While retailers operate because of our need to fill our tanks with gas or diesel, that is not what drives profit—that task falls to convenience store sales. Attendees emerged from the conference expo laden with samples from exhibitors showing the huge array of snacks, beverages, and other goods sold to drivers stopping for gas.
A New Model Needed
This model doesn’t work for most of EV charging. EVs fundamentally disrupt the fueling landscape since they shift the fueling dynamic away from centralized retail locations. Not only will most drivers just charge at home, but any away-from-home charging will only occur at places where the driver has already planned to go for an extended time. Basically, EV drivers refuel wherever they park for 2 or more hours. This means never—or in the case of plug-in hybrids, rarely—having to drive somewhere like a gas station to fuel. Once consumers are used to this new dynamic, it’s going to be a feature, not a bug, for potential EV buyers.

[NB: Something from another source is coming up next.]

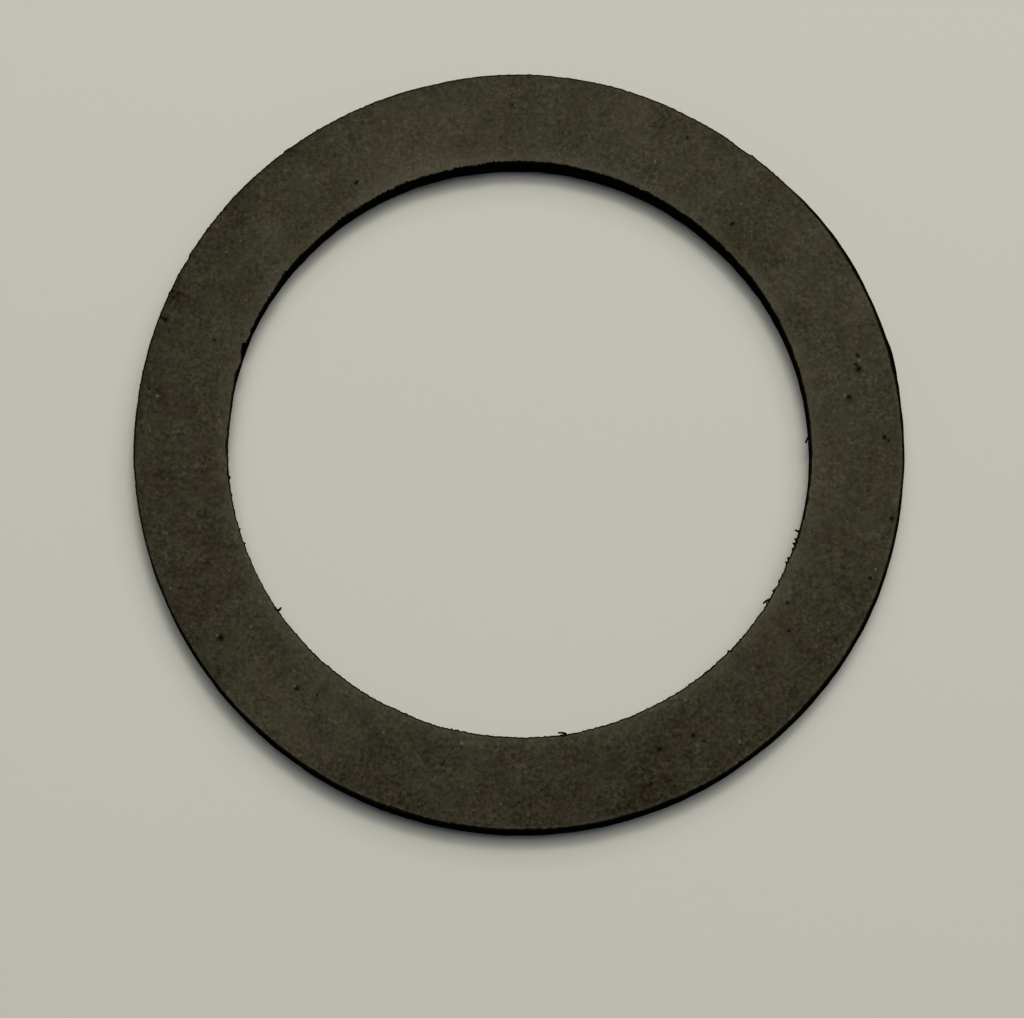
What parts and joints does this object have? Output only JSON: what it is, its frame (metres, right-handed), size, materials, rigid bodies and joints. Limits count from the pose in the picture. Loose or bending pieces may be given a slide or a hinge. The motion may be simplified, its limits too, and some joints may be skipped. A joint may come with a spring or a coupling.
{
  "type": "fuel tank sender seal",
  "caption": "Flat rubber sealing ring that goes round the body of a fuel level sender and seals its flange to the tank.",
  "frame": {"origin": "centre of the underside, on the ring's axis", "axes": "+Z along the ring's axis and up as it lies; X and Y lie in the underside"},
  "size_m": [0.066, 0.066, 0.003],
  "materials": {
    "rubber": "matt, with a fine grain, slightly bloomed on the faces and nearly black on the cut walls"
  },
  "bodies": {
    "root": {"seal_ring": "rubber"}
  },
  "joints": []
}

High-power fast charging networks are the one application where the retail fuel industry’s insights are highly relevant. Long-distance driving will require stopping for at least 10 minutes (or potentially 20-25) to recharge. Right now, fuel retailers are not focused on this as a market, as it’s much too small. But this is where their business model is most likely to be adopted, as fast charging stations will need to provide services to occupy drivers during their 10-25 minute wait. Food service seems the most likely option. And it doesn’t need to be the grab-and-go style of service found in most convenience stores—instead, it could be more akin to a coffee bar or café.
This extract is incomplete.